Re: Encodings

From: vais <vsalik....at.gmail.com>
Date: Sat, 28 Feb 2009 11:56:00 -0800 (PST)

Alex,

> I do not see the 80 bit in your proposal, Vais. :)

Like I said - it's a start. Also, Mitchell now has a strategy for what
to do once the encoding has been detected:

> On GTK, Scintilla's code_page can be set to ASCII, DBCS (Japanese), or
> UTF8. If say we detect UTF-16 (LE), there's no way to tell Scintilla
> that. The only thing I can see to do is convert it to UTF8 for display
> in Scintilla, and UTF-16 (LE) when writing back to file.

So, when a more comprehensive way of detecting encodings presents
itself, TA will be ready for it.

For now, at least the various Unicode encodings will be detected,
loaded into Scintilla as UTF-8 for viewing and editing, then saved
back into the file with the original encoding.

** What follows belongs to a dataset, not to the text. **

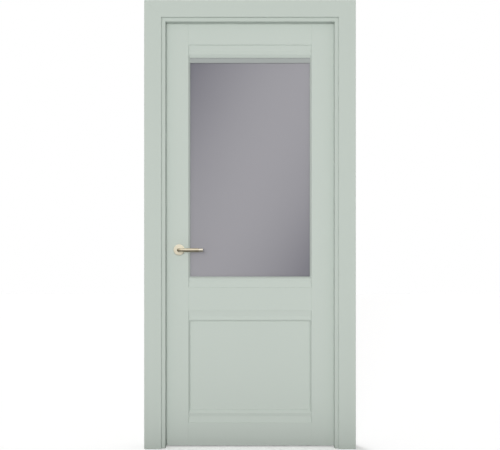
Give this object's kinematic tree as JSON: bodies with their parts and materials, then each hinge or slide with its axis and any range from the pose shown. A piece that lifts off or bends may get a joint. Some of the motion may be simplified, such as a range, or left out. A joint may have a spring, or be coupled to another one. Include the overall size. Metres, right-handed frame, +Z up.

Scite and Textmates both have a File sub-menu for viewing and
controlling the encoding of the file (both for opening and saving).

Here is what Scite has:

File -> Encoding -> [Code Page Property, UCS-2 Big Endian, UCS-2
Little Endian, UTF-8 with BOM, UTF-8]

Here is what Textmate has:

File -> Re-Open With Encoding -> [MacRoman, ISO-8859-1 (Latin 1),
ISO-8859-1 (Windows), UTF8, UTF16 (Big Endian), UTF16 (Little Endian)]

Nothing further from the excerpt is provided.